The largest public sector union, AFSCME, has spent more money in the 2016 election to elect Democrats to the Senate than in the past two elections combined.The union has spent $24 million on television advertisements and ground game.
In the 2012 and 2014 election, the group spent around $18 million combined.
Shirin Bidel-Niyat, the assistant political action director for AFSCME, said that they are spending so many resources on the Senate because it's where they think they can have the most impact.
"We think it's really important to make sure we are communicating clear messages and it's really hard in a presidential year to shuffle through the noise," Bidel-Niyat said.
The union has focused on the races in Pennsylvania, Missouri, New Hampshire, Nevada, Ohio, Florida, North Carolina, and Indiana - races that will determine if control of the Senate turns to Democrats.
The group has also invested $5 million in the Democratic coalition For Our Future, which is running a massive ground game operation in battleground states.
Here are the states where in-person early voting is currently underway, as of October 27.

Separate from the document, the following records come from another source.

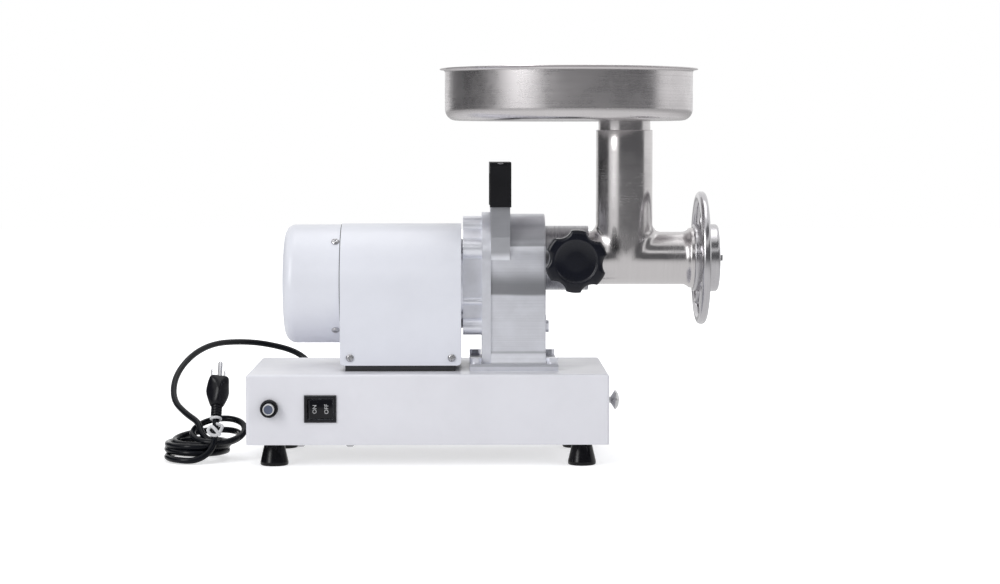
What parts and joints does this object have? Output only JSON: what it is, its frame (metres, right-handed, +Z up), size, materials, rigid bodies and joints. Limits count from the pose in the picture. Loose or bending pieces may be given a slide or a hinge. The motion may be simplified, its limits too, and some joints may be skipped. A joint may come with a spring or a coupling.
{
  "type": "electric meat grinder",
  "caption": "Electric meat grinder: boxed base with drawer and switch, covered motor, gear case with carrying handle, lock knob, steel head with auger, hand-wheel nut and round feed tray.",
  "frame": {"origin": "middle of the machine's footprint on the floor, without the cord", "axes": "+X along the drive axis towards the meat outlet, +Y towards the back panel where the cord leaves, +Z up"},
  "size_m": [0.5471, 0.291, 0.3798],
  "materials": {
    "painted_base": "satin white powder coat",
    "painted_cover": "satin white powder coat",
    "black_paint": "satin black",
    "zinc_steel": "zinc plated, dull",
    "stainless": "brushed stainless steel",
    "polished_steel": "polished",
    "cast_aluminium": "cast, bead blasted",
    "tool_steel": "ground steel",
    "laminations": "stacked electrical steel",
    "copper": "enamelled copper",
    "bronze": "sintered bronze",
    "carbon": "graphite",
    "black_plastic": "fine grained",
    "gloss_black": "glossy",
    "grey_plastic": "glossy",
    "insulator": "phenolic",
    "feet_rubber": "matte",
    "cord_rubber": "smooth cord sheath",
    "white_plastic": "plastic covered wire"
  },
  "bodies": {
    "machine": {"base_housing": "painted_base", "base_bottom_plate": "painted_base", "rubber_feet": "feet_rubber", "base_screws": "zinc_steel", "drawer_rails": "zinc_steel", "switch_housing": "gloss_black", "circuit_breaker": "black_plastic", "fan_cap": "painted_cover", "housing_screws": "zinc_steel", "motor_cover": "painted_cover", "motor_saddle": "black_paint", "rear_bracket": "cast_aluminium", "brush_holders": "insulator", "carbon_brushes": "carbon", "stator_core": "laminations", "field_coils": "copper", "ball_bearings": "tool_steel", "end_bell": "cast_aluminium", "case_back_plate": "cast_aluminium", "gear_case": "cast_aluminium", "bearing_carrier": "tool_steel", "gearbox_bushes": "bronze", "hub_sleeve": "cast_aluminium", "drive_bolts": "zinc_steel", "handle_grip": "black_plastic", "cord_gland": "black_plastic", "power_cord": "cord_rubber", "cord_hank": "cord_rubber", "plug_lead": "cord_rubber", "cord_tie": "white_plastic", "plug_body": "black_plastic", "plug_contacts": "zinc_steel"},
    "rotor": {"motor_shaft": "tool_steel", "armature": "laminations", "armature_windings": "copper", "commutator": "copper", "cooling_fan": "black_plastic", "motor_pinion": "tool_steel"},
    "first_stage": {"first_gear": "tool_steel", "first_countershaft": "tool_steel"},
    "second_stage": {"second_gear": "tool_steel", "second_countershaft": "tool_steel"},
    "output_stage": {"output_gear": "tool_steel", "output_shaft": "tool_steel"},
    "head": {"grinder_head": "stainless", "grinding_plate": "tool_steel"},
    "feed_screw": {"auger": "polished_steel", "cutting_knife": "tool_steel"},
    "nut_slider": {"nut_washer": "zinc_steel"},
    "hand_wheel": {"nut_hub": "stainless", "nut_wheel": "stainless"},
    "tray_base": {"tray_stem": "stainless"},
    "tray": {"tray_pan": "stainless"},
    "drawer": {"drawer_pan": "painted_base", "drawer_knob": "polished_steel"},
    "rocker": {"switch_rocker": "gloss_black"},
    "button": {"reset_button": "grey_plastic"},
    "lock_slider": {"lock_pad": "bronze"},
    "lock_screw": {"lock_stud": "zinc_steel", "lock_knob": "black_plastic"}
  },
  "joints": [
    {"name": "motor_spin", "type": "hinge", "parent": "machine", "child": "rotor", "pos_m": [-0.0064, 0, 0.17], "axis": [1, 0, 0], "continuous": true},
    {"name": "first_countershaft_spin", "type": "hinge", "parent": "machine", "child": "first_stage", "pos_m": [0.0136, 0.01918, 0.18078], "axis": [1, 0, 0], "continuous": true},
    {"name": "second_countershaft_spin", "type": "hinge", "parent": "machine", "child": "second_stage", "pos_m": [0.0236, 0, 0.1515], "axis": [1, 0, 0], "continuous": true},
    {"name": "output_spin", "type": "hinge", "parent": "machine", "child": "output_stage", "pos_m": [0.0536, 0, 0.195], "axis": [1, 0, 0], "continuous": true},
    {"name": "head_slide", "type": "slide", "parent": "machine", "child": "head", "axis": [1, 0, 0], "range_m": [0, 0.07]},
    {"name": "auger_spin", "type": "hinge", "parent": "head", "child": "feed_screw", "pos_m": [0.1436, 0, 0.195], "axis": [1, 0, 0], "continuous": true},
    {"name": "nut_travel", "type": "slide", "parent": "head", "child": "nut_slider", "axis": [1, 0, 0], "range_m": [0, 0.009]},
    {"name": "nut_turn", "type": "hinge", "parent": "nut_slider", "child": "hand_wheel", "pos_m": [0.2088, 0, 0.195], "axis": [1, 0, 0], "range_deg": [0, 1080]},
    {"name": "tray_lift", "type": "slide", "parent": "head", "child": "tray_base", "axis": [0, 0, 1], "range_m": [0, 0.05]},
    {"name": "tray_swivel", "type": "hinge", "parent": "tray_base", "child": "tray", "pos_m": [0.1333, 0, 0.3294], "axis": [0, 0, 1], "continuous": true},
    {"name": "drawer_slide", "type": "slide", "parent": "machine", "child": "drawer", "axis": [1, 0, 0], "range_m": [0, 0.15]},
    {"name": "rocker_tilt", "type": "hinge", "parent": "machine", "child": "rocker", "pos_m": [-0.1598, -0.0885, 0.0565], "axis": [0, 0, -1], "range_deg": [0, 16]},
    {"name": "reset_press", "type": "slide", "parent": "machine", "child": "button", "axis": [0, 1, 0], "range_m": [0, 0.003], "stiffness_N_per_m": 600, "springref_m": -0.002},
    {"name": "lock_travel", "type": "slide", "parent": "machine", "child": "lock_slider", "axis": [0, -1, 0], "range_m": [0, 0.00375]},
    {"name": "lock_turn", "type": "hinge", "parent": "lock_slider", "child": "lock_screw", "pos_m": [0.083, -0.06, 0.195], "axis": [0, -1, 0], "range_deg": [0, 1080]}
  ],
  "couplings": [
    {"joint": "first_countershaft_spin", "follows": "motor_spin", "ratio": -0.29412},
    {"joint": "second_countershaft_spin", "follows": "motor_spin", "ratio": 0.063939},
    {"joint": "output_spin", "follows": "motor_spin", "ratio": -0.013321},
    {"joint": "auger_spin", "follows": "motor_spin", "ratio": -0.013321},
    {"joint": "nut_travel", "follows": "nut_turn", "m_per_rad": 0.00047746},
    {"joint": "lock_travel", "follows": "lock_turn", "m_per_rad": 0.00019894}
  ]
}
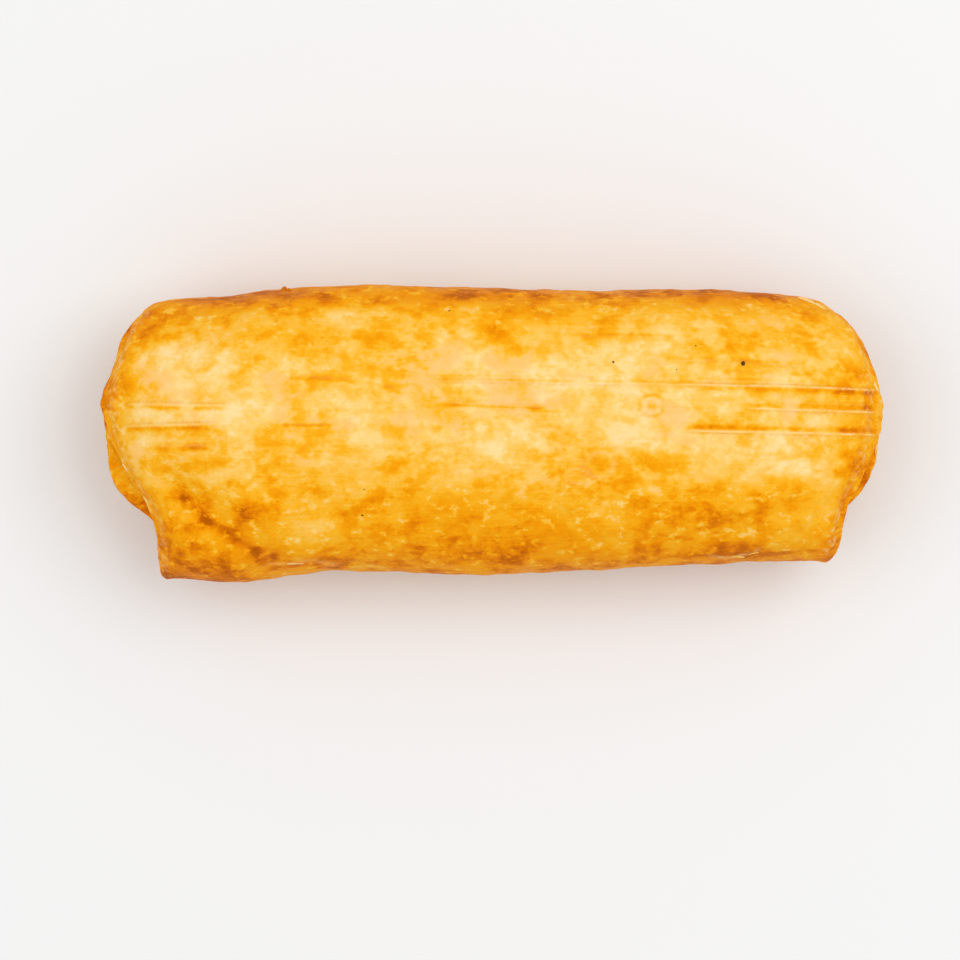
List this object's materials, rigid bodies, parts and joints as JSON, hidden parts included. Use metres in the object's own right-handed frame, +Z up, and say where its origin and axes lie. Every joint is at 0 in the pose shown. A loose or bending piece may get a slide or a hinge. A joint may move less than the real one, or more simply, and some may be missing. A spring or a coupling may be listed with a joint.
{
  "type": "burrito",
  "caption": "Fried burrito: a flour tortilla rolled round its filling, both ends folded in, lying seam side down.",
  "frame": {"origin": "centre of the roll's plan at the height of the surface it lies on", "axes": "+X along the roll, +Y to its back, +Z up; the flap's free edge is underneath and opens towards the back"},
  "size_m": [0.2295, 0.0878, 0.0567],
  "materials": {
    "fried_tortilla": "fried flour tortilla: golden, mottled cream and brown, blistered, faintly oily"
  },
  "bodies": {
    "root": {"rolled_tortilla": "fried_tortilla"}
  },
  "joints": []
}
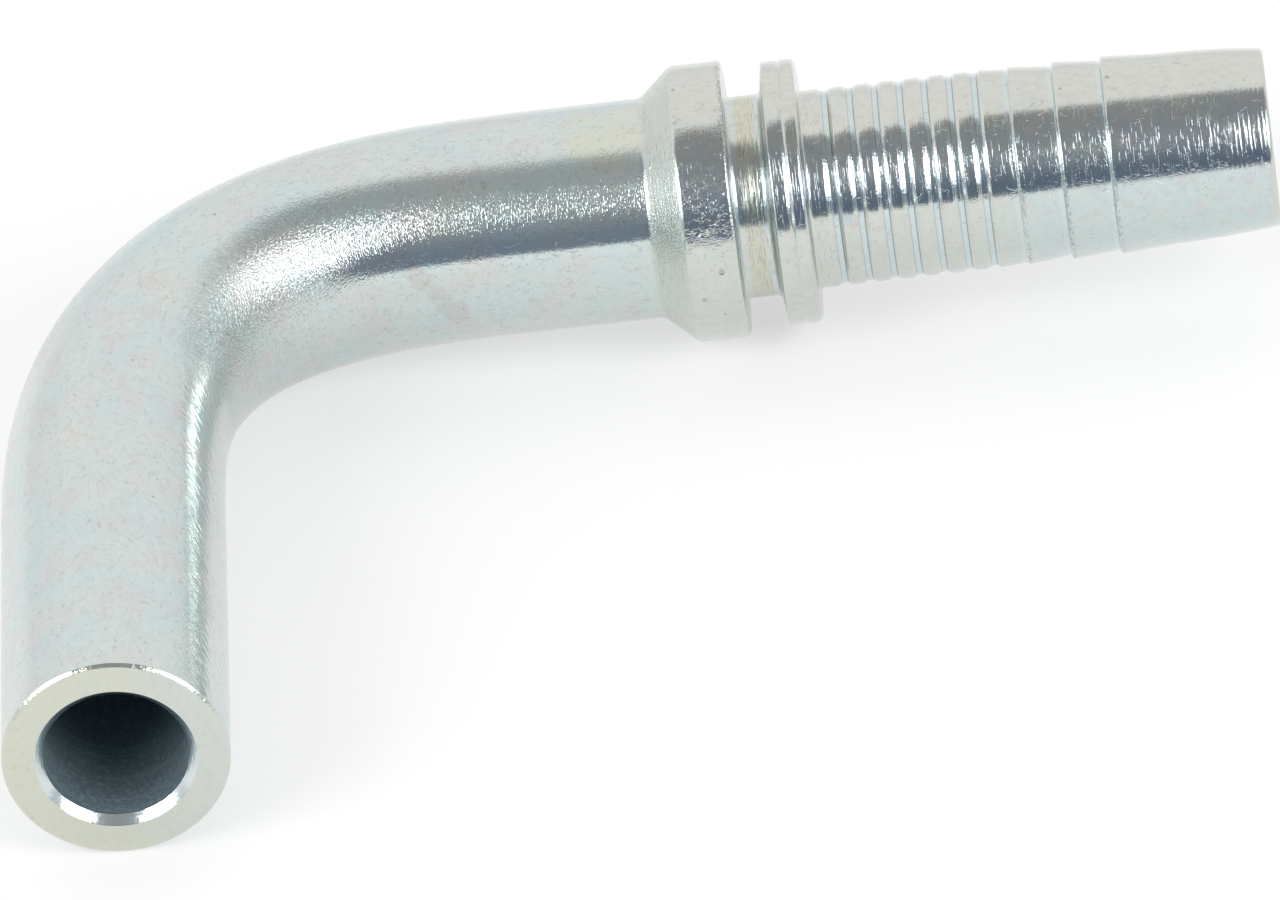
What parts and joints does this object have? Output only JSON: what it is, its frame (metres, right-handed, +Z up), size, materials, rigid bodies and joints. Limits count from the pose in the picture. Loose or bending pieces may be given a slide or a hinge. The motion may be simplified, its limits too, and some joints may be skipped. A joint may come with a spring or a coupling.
{
  "type": "pipe stub",
  "caption": "Zinc-plated steel hydraulic pipe stub: a plain standpipe and a grooved, barbed hose tail with a ferrule collar, joined by an eased right-angle bend.",
  "frame": {"origin": "on the ground, under the middle of the piece's bounding box, as it lies at rest", "axes": "+Z up; the standpipe runs along -Y to its open end; the hose tail runs along +X and rises 2.8 degrees, because the piece lies on its standpipe and on the edge of its collar"},
  "size_m": [0.0698, 0.054, 0.0152],
  "materials": {
    "zinc_plated_steel": "bright zinc plating with a clear passivate, satin, fine turning marks on the hose tail"
  },
  "bodies": {
    "root": {"pipe_stub": "zinc_plated_steel"}
  },
  "joints": []
}
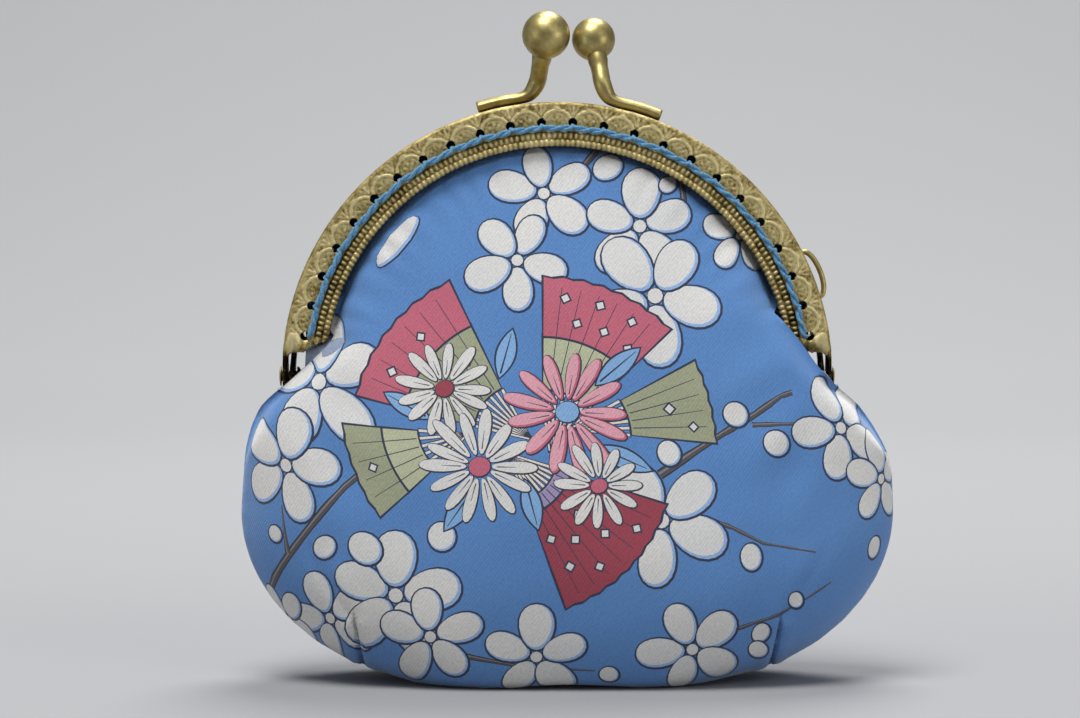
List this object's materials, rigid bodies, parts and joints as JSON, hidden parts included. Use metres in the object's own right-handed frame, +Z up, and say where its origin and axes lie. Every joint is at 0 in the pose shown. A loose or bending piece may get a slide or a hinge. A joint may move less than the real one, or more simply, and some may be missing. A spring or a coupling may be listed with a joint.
{
  "type": "clasp coin purse",
  "caption": "Round-bottomed cloth coin purse on an arched antique-brass sew-on frame that shuts with two crossed ball arms.",
  "frame": {"origin": "on the surface that the purse stands on, under the middle of its bounding box", "axes": "+Z up, +X to the right seen from the front, +Y from the front of the purse to its back"},
  "size_m": [0.1012, 0.036, 0.1034],
  "materials": {
    "brass": "antique brass plating, dark in the recesses and rubbed bright on the ridges",
    "printed_cloth": "matt printed cotton with a fine crepe weave",
    "lining_cloth": "matt plain cotton",
    "thread": "matt twisted sewing thread"
  },
  "bodies": {
    "rear_half_and_pouch": {"rear_frame": "brass", "rear_clasp_arm": "brass", "rear_clasp_ball": "brass", "rear_stitch_thread": "thread", "hinge_rivet_left": "brass", "hinge_rivet_right": "brass", "chain_loop": "brass", "outer_front_panel": "printed_cloth", "outer_rear_panel": "printed_cloth", "lining_front_panel": "lining_cloth", "lining_rear_panel": "lining_cloth"},
    "front_half": {"front_frame": "brass", "front_clasp_arm": "brass", "front_clasp_ball": "brass", "front_stitch_thread": "thread"}
  },
  "joints": [
    {"name": "frame_hinge", "type": "hinge", "parent": "rear_half_and_pouch", "child": "front_half", "pos_m": [0, 0, 0.047], "axis": [1, 0, 0], "range_deg": [0, 90], "deforming": ["outer_front_panel", "lining_front_panel"]}
  ]
}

After Trump tweeted about apparent reports of "vote flipping" in Texas, NBC News talked to Toni Pippins-Poole, the elections director for Dallas County, where some of the reports of vote flipping have occurred.
Pippins-Poole said that in no case have administrators been able to replicate the error reported by a voter, and every voter who complained has ultimately been able to vote successfully.
In terms of any kind of conspiracy to benefit one candidate and hurt the other, as some on social media are suggesting, Pippins-Poole said: "That is not happening."